§ RECORDED INFORMATION:
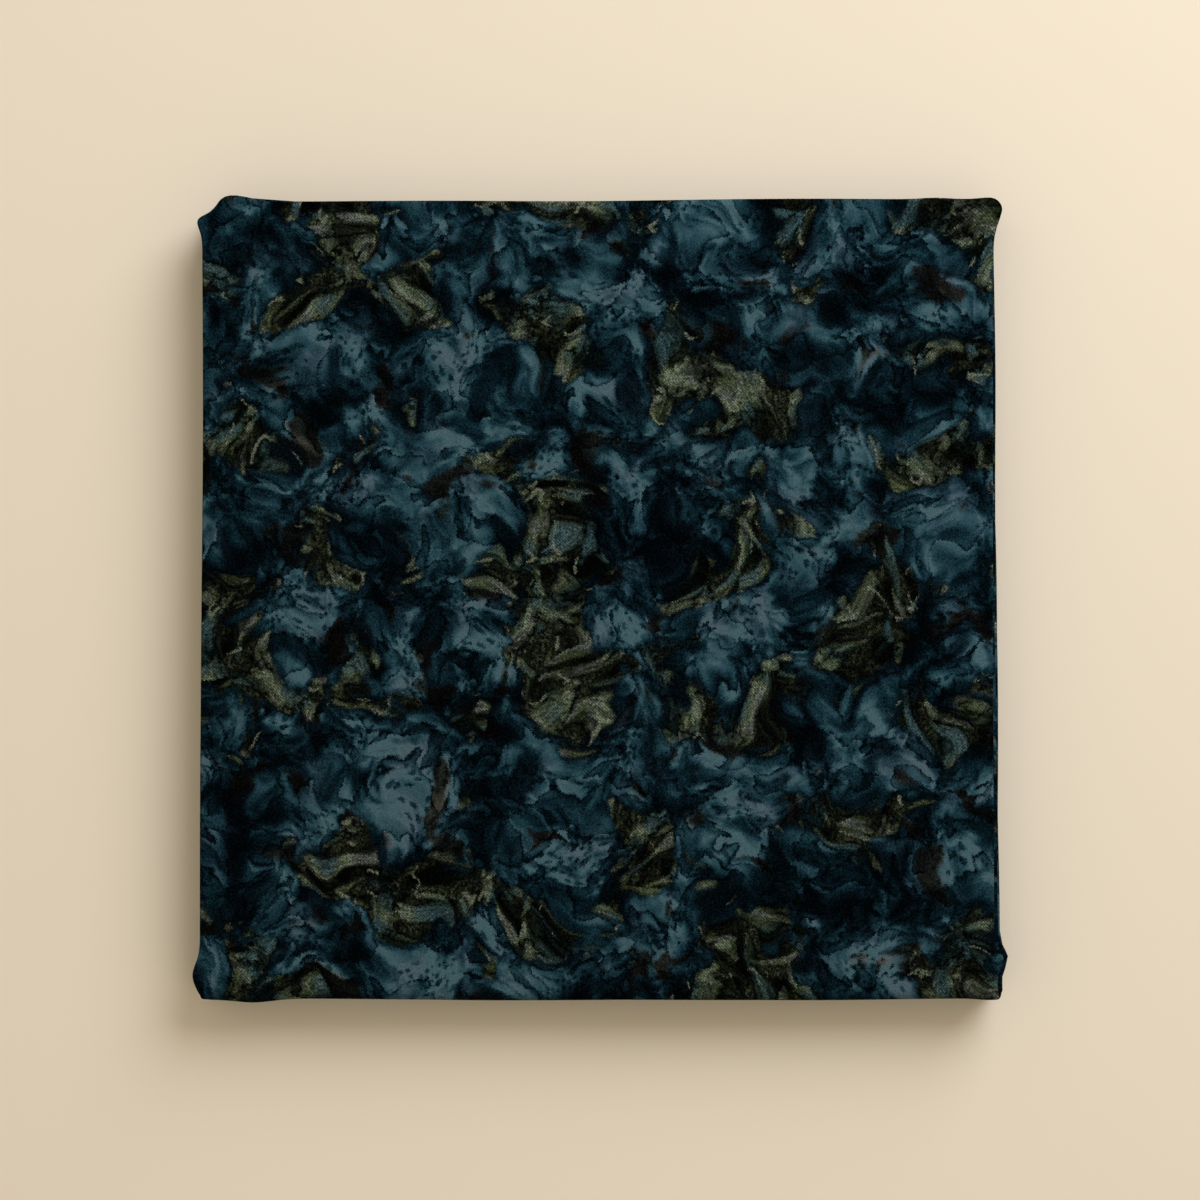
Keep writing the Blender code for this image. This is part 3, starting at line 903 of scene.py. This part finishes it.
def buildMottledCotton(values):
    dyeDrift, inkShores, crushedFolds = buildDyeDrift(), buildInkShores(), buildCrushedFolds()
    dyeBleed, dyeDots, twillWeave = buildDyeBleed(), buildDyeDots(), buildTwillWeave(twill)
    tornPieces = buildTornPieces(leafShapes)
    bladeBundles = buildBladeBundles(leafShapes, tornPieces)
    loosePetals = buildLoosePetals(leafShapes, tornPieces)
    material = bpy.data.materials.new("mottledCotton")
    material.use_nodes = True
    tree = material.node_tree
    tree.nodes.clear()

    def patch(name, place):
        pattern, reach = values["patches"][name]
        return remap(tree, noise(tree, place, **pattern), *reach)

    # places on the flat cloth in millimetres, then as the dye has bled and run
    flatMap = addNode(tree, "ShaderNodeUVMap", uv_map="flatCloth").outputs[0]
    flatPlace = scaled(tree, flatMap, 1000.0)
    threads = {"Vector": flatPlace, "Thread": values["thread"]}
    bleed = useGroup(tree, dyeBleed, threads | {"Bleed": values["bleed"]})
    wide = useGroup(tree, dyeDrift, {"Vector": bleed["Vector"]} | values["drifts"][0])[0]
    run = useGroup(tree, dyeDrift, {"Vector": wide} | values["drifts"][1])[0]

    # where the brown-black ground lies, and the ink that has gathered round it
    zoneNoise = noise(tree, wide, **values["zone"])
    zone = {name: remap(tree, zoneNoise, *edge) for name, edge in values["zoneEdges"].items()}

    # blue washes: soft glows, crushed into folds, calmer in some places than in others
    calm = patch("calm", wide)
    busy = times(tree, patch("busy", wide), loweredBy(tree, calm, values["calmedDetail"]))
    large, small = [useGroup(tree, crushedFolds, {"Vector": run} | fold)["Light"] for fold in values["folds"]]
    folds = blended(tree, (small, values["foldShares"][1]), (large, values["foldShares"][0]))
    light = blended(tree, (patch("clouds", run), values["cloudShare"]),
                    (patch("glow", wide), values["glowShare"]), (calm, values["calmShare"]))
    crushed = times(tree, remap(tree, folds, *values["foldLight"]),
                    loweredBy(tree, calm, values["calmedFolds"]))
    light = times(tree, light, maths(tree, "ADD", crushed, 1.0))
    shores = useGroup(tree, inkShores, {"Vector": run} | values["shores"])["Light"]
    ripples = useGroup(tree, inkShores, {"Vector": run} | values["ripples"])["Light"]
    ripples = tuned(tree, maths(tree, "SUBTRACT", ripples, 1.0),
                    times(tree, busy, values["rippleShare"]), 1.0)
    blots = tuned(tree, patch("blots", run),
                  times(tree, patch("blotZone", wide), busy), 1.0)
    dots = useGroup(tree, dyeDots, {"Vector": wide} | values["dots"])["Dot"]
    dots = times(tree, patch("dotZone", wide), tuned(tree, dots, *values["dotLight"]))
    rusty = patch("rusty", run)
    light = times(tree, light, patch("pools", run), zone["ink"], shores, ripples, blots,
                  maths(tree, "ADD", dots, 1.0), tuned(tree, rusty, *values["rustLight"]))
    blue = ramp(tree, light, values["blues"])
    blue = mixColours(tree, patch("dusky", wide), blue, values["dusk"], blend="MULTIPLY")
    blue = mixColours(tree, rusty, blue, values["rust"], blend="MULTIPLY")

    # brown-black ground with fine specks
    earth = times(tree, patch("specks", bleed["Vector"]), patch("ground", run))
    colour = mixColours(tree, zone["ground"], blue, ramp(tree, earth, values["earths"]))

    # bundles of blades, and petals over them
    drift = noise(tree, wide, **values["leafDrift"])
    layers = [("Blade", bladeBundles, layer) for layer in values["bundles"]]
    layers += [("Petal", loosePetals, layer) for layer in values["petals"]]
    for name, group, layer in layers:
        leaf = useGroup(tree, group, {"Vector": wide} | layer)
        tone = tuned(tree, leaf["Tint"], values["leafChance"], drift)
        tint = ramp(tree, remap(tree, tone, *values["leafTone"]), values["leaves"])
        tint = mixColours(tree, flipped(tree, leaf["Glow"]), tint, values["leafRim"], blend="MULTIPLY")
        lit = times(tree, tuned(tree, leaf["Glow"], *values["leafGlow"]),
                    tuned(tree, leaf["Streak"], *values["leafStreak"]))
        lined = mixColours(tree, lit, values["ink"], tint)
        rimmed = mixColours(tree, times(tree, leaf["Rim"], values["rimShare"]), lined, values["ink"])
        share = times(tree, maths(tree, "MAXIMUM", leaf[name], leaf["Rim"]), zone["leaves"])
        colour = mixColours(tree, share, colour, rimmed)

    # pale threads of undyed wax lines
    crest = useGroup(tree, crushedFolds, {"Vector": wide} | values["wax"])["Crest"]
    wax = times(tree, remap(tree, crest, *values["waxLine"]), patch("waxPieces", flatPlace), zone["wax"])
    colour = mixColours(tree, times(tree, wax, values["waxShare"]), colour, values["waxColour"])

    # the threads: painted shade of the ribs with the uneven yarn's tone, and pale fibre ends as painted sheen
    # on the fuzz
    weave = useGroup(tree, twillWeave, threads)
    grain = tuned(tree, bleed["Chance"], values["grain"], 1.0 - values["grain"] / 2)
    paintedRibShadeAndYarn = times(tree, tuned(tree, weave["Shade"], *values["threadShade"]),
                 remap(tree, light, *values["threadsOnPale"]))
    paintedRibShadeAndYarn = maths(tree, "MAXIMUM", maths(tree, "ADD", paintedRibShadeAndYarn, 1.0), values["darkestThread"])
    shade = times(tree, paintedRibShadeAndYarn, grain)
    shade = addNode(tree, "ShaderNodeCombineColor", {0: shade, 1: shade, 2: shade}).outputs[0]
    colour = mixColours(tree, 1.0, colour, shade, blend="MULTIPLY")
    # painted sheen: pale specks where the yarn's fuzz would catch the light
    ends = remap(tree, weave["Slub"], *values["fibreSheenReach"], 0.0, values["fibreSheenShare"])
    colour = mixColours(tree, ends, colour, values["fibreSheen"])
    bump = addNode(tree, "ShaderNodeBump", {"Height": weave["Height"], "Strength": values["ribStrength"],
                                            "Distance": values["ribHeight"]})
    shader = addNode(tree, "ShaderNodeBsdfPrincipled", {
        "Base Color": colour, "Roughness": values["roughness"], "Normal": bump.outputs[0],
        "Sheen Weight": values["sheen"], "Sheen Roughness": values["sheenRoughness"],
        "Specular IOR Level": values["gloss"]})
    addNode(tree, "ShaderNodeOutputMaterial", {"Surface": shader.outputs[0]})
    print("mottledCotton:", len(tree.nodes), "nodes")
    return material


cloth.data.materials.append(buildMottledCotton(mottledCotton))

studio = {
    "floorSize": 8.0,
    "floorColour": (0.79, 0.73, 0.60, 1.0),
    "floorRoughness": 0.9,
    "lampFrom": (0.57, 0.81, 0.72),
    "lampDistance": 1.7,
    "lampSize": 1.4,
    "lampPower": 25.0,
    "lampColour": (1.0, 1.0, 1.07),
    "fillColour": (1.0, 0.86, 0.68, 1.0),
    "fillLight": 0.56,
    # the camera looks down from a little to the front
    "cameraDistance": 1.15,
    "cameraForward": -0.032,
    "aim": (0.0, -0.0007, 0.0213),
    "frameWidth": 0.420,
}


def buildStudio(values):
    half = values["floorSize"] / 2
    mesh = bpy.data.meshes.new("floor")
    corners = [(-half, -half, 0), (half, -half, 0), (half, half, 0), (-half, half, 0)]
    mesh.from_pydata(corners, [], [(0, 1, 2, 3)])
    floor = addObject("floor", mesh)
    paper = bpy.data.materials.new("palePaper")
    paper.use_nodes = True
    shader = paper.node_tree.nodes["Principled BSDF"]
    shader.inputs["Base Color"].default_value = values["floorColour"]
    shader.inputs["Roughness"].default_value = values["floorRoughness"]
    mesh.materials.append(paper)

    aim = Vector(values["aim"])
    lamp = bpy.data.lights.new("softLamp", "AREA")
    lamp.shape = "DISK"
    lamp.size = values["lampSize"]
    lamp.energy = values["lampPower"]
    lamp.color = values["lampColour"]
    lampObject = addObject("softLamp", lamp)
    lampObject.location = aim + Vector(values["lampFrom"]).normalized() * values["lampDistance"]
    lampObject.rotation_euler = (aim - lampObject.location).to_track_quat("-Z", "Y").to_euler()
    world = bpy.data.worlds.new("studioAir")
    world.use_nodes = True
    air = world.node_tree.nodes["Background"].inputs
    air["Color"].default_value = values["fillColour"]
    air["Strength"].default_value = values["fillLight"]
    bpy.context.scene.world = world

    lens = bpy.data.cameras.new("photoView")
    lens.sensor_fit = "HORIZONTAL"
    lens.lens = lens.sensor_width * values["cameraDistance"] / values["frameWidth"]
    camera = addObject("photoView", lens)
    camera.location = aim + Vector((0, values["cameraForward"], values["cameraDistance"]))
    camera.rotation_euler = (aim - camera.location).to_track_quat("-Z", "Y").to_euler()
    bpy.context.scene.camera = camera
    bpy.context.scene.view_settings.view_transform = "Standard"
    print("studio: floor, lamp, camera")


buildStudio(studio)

§ WHAT IS ASKED: Return, please, the lines of the data from the first through the line containing "remap(tree, zoneNoise, *edge)", both kept, exactly as they stand and nothing more.

§ THE ANSWER:
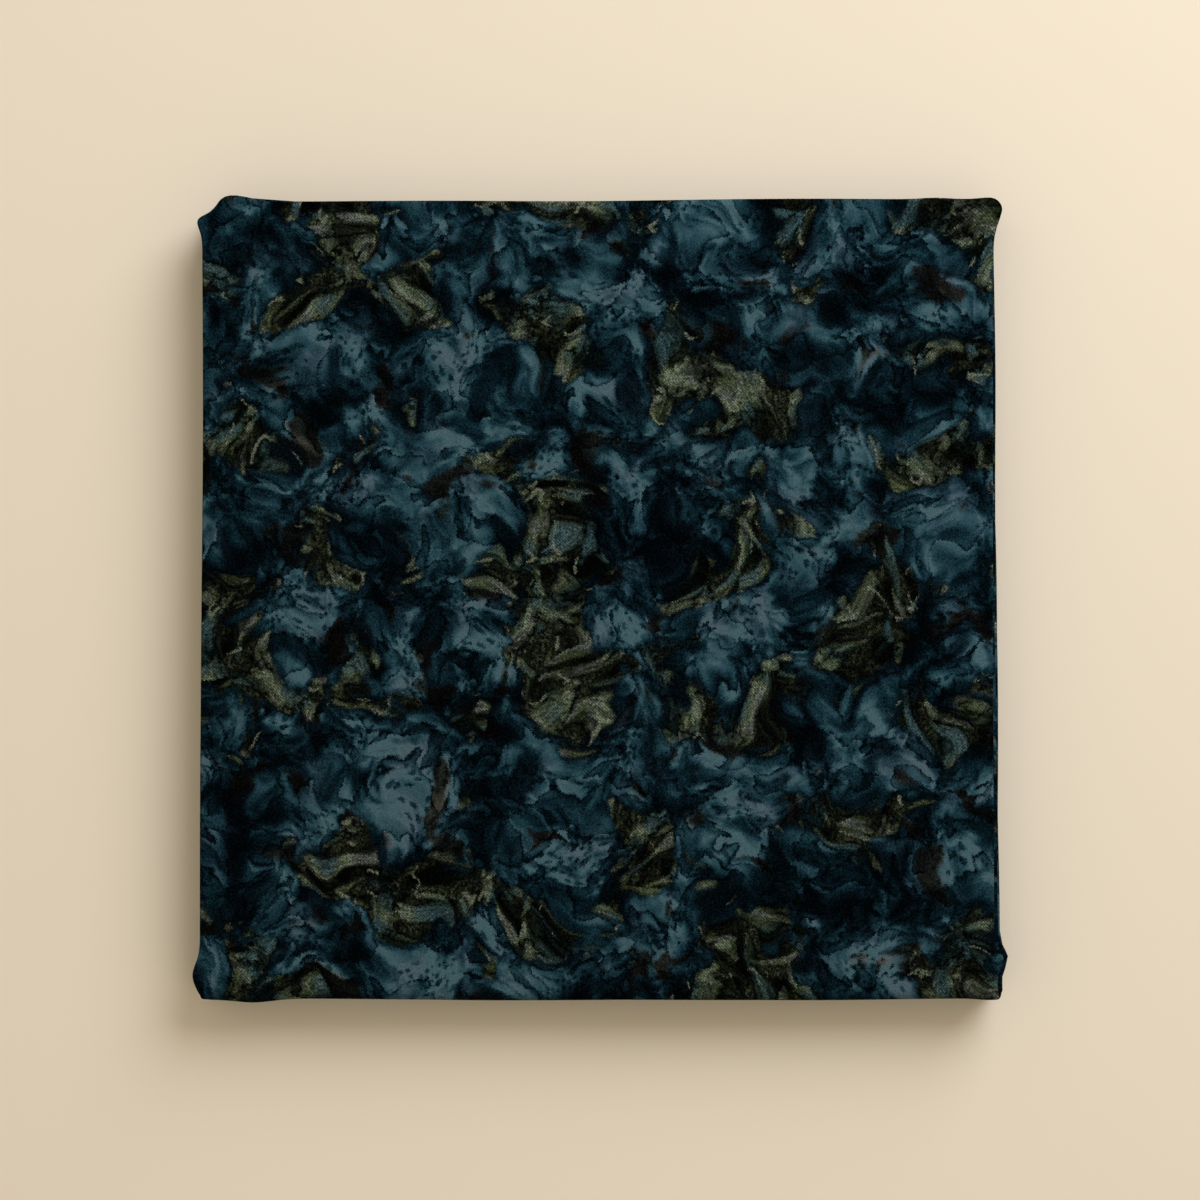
Keep writing the Blender code for this image. This is part 3, starting at line 903 of scene.py. This part finishes it.
def buildMottledCotton(values):
    dyeDrift, inkShores, crushedFolds = buildDyeDrift(), buildInkShores(), buildCrushedFolds()
    dyeBleed, dyeDots, twillWeave = buildDyeBleed(), buildDyeDots(), buildTwillWeave(twill)
    tornPieces = buildTornPieces(leafShapes)
    bladeBundles = buildBladeBundles(leafShapes, tornPieces)
    loosePetals = buildLoosePetals(leafShapes, tornPieces)
    material = bpy.data.materials.new("mottledCotton")
    material.use_nodes = True
    tree = material.node_tree
    tree.nodes.clear()

    def patch(name, place):
        pattern, reach = values["patches"][name]
        return remap(tree, noise(tree, place, **pattern), *reach)

    # places on the flat cloth in millimetres, then as the dye has bled and run
    flatMap = addNode(tree, "ShaderNodeUVMap", uv_map="flatCloth").outputs[0]
    flatPlace = scaled(tree, flatMap, 1000.0)
    threads = {"Vector": flatPlace, "Thread": values["thread"]}
    bleed = useGroup(tree, dyeBleed, threads | {"Bleed": values["bleed"]})
    wide = useGroup(tree, dyeDrift, {"Vector": bleed["Vector"]} | values["drifts"][0])[0]
    run = useGroup(tree, dyeDrift, {"Vector": wide} | values["drifts"][1])[0]

    # where the brown-black ground lies, and the ink that has gathered round it
    zoneNoise = noise(tree, wide, **values["zone"])
    zone = {name: remap(tree, zoneNoise, *edge) for name, edge in values["zoneEdges"].items()}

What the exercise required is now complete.